Along the way, you will meet many leaders and some will be in high-level leadership positions. To minister to leaders successfully, you need Kingdom training. This brings me to an example of Emperor Marcus Aurelius. He was no Christian by any means, but he was trained to be a king.
Marcus Aurelius was Roman Emperor from 161AD to 180AD. He was the last of the “Five Good Emperors”. He was mentored for his kingly position by various teachers. The following is some of his personal notes (abridged) describing what he learned from his assorted mentors. The Apostle Paul would have met similar highly educated teachers when he ministered the Gospel in Athens (Acts 17). You may too. Let’s see what Aurelius thought of his teachers and what he learned from them.
From my grandfather Verus, I learned good morals and the government (control) of my temper.
From the reputation and remembrance of my father, modesty (freedom from conceit) and a manly character.

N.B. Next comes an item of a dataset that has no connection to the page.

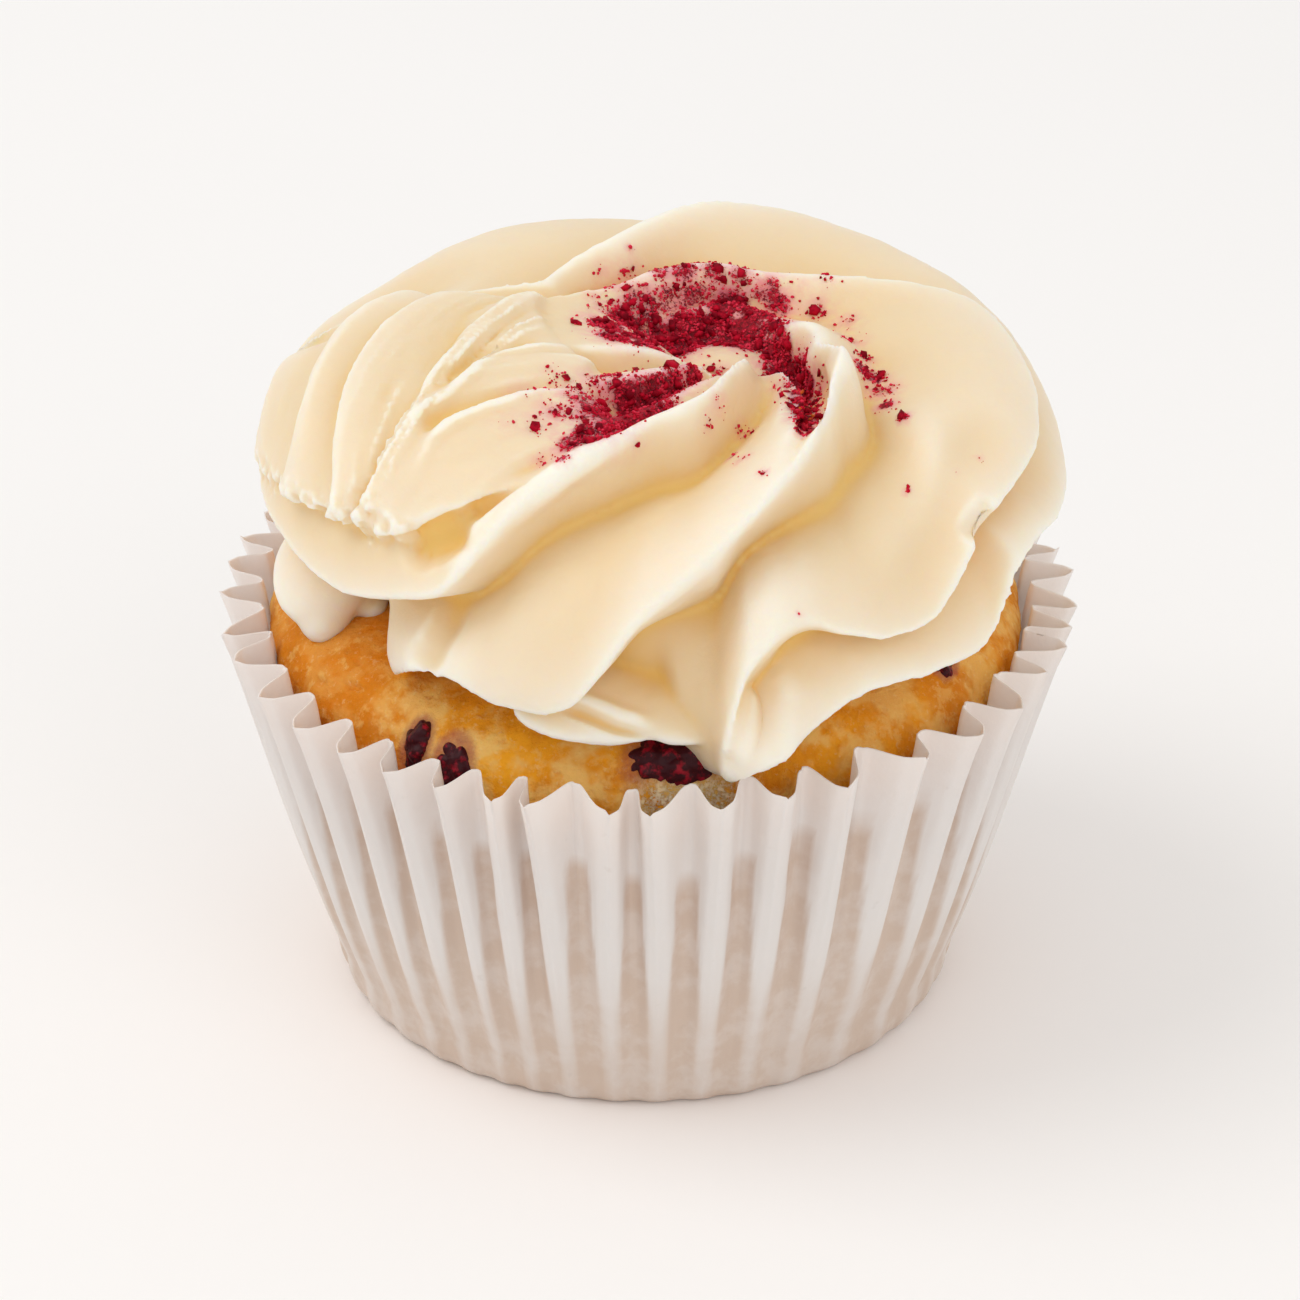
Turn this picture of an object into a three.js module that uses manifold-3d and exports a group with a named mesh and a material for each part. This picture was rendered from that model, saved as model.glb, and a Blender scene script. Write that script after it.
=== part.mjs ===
// A raspberry cupcake in a pleated paper case, topped with a piped buttercream swirl that is
// dusted with flakes of freeze-dried raspberry. Millimetres, +Z up, the front is -Y.
// The origin is the middle of the underside. Azimuths are degrees anticlockwise from +X,
// seen from above.
import * as THREE from "three";
import { mergeVertices } from "three/addons/utils/BufferGeometryUtils.js";
import Module from "manifold-3d";

const wasm = await Module();
wasm.setup();

// ---- Driving dimensions ----

const GAP = 0.3; // clearance that touching pieces keep

const CASE = {
  baseRadius: 25, // the flat disc that the case stands on
  cornerHeight: 4, // where the rounded foot turns into the wall
  footRadius: 26.9, // middle of the pleats at the top of the rounded foot
  rimRadius: 34.75, // middle of the pleats at the rim
  height: 35,
  bulge: 0.9, // how far the wall swells out between the foot and the rim
  thickness: 0.4,
  pleats: 44,
  rimDepth: 1.85, // half the distance between an inner and an outer fold at the rim
  footDepth: 0.3, // the same at the foot
  unevenness: 0.22, // share by which a pleat's depth and height differ
  innerNarrowness: 3.2, // how much narrower the inner folds are than the outer ones
  deepening: 1.6, // 1 would make the pleats deepen evenly from the foot to the rim
  footRow: 0.35, // where faces meet on the rounded foot, as a share of its height
  middleRow: 0.5, // the same on the wall, as a share of the whole height
  // Degrees by which folds are shifted, at each azimuth they would have if evenly spaced.
  shift: [
    [-180, 0], [-151.4, 4.9], [-143.2, 6.3], [-126.8, 6.2], [-118.6, 4.4], [-102.3, 2.6],
    [-77.7, 2.2], [-61.4, 3.8], [-53.2, 6.4], [-45, 8.3], [-36.8, 9.7], [0, 6], [90, 0], [180, 0],
  ],
};
const PLEAT_STEPS = [0, 0.3, 0.5, 0.7]; // where a pleat's faces meet, between two outer folds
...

From my mother, piety (reverence) and beneficence (kindness), and abstinence, not only from evil deeds, but even from evil thoughts; and further, simplicity in my way of living, far removed from the habits of the rich.
From my great-grandfather, not to have frequented public schools, and to have had good teachers at home, and to know that on such things (education) a man should spend liberally.
From my governor, to be neither of the green nor of the blue party at the games in the Circus, nor a partisan either of the Parmularius or the Scutarius at the gladiators' fights; from him too I learned endurance of labor (hard work), and to want little, and to work with my own hands, and not to meddle with other people's affairs, and not to be ready to listen to slander.
From Diognetus, not to busy myself about trifling things, and not to give credit to what was said by (false) miracle-workers and jugglers about incantations and the driving away of daemons and such things. Not to breed quails for fighting, nor to give myself up passionately to such things, to endure freedom of speech. From Diognetus as well I learned to become intimate with philosophy (rational investigation).
From Rusticus, I received the impression that my character required improvement and discipline. He taught me to read carefully, and not to be satisfied with a superficial understanding of a book, nor (hastily) to give my assent to those who talk too much.
From Apollonius, I learned the freedom of will and the undeviating steadiness of purpose, and to look to nothing else---not even for a moment---except to reason. I learned always to be the same, even in sharp pains, for example, on the occasion of the loss of a child or when ill for a long time.
From Sextus, I acquired a benevolent disposition, and the example of a family governed in a fatherly manner. I learned to be serious without affectation, and to look carefully after the interests of friends, and to tolerate ignorant persons, and those who form opinions without thinking.
From Alexander, the grammarian (linguist), I learned to refrain from fault-finding, and not in a reproachful way chide those who uttered any barbarous or (socially awkward) or strange-sounding expression.
From Fronto, I learned to observe what envy and duplicity and hypocrisy are in a tyrant and that generally those among us who are called Patricians (Aristocrats )are rather deficient in paternal affection.
From Alexander the Platonic, I learned not frequently to say to any one or to write in a letter, that I have no leisure time. Nor to continually excuse the neglect of duties required by our relation to those with whom we live, by alleging urgent occupations.
From Catulus, I learned not to be contentious when a friend finds fault, even if he should find fault without reason. Rather to try to restore him to his usual disposition. Moreover, to be ready to speak well of teachers and that I should love my children truly.
My brother Severus taught me to love my family, and to love truth, and to love justice. I also received the idea of a polity (civil order) in which there is the same law for all, a polity (civil order) administered with regard to equal rights and equal freedom of speech, and the idea of a kingly government which respects most of all the freedom of the governed.
From Maximus, I learned self-government, and not to be led aside by anything. I learned to be cheerful in all circumstances and to do what was set before me without complaining.
In my father, I saw a love of labor and perseverance, and a readiness to listen to those who had anything to propose for the common (good). I observed too his habit of careful inquiry in all matters of deliberation and his persistence, and that he never stopped his investigation through being satisfied with appearances which first present themselves. His disposition was to keep his friends, and not to be soon tired of them, nor yet to be extravagant in his affection. My father immediately checked popular applause and all flattery; he was ever watchful over the things which were necessary for the administration of the empire and was a good manager of the expenditure.
There are some important lessons we can learn from Marcus Aurelius. For example, he had several teachers that taught him what it would take to enter his kingship role. Christ has provided you with mentors such as apostles, prophets, evangelists, pastors, and teachers. All five of these have a different grace, anointing, and perspective. They are all called to equip you for kingship. We also have family government instituted by God consisting of father, mother, and children. Included in this governing model are other family members that help mentor us along the way. As already said, the apostle Peter wrote that you are part of a royal priesthood of kings (1 Peter 2:9). Kingship training is not something we give much thought, but we should all understand the high calling as Ambassadors of Christ.
Marcus Aurelius was well trained. He kept a journal of his teachers and what they imparted to him. Take a minute and jot down what your mentors have taught you.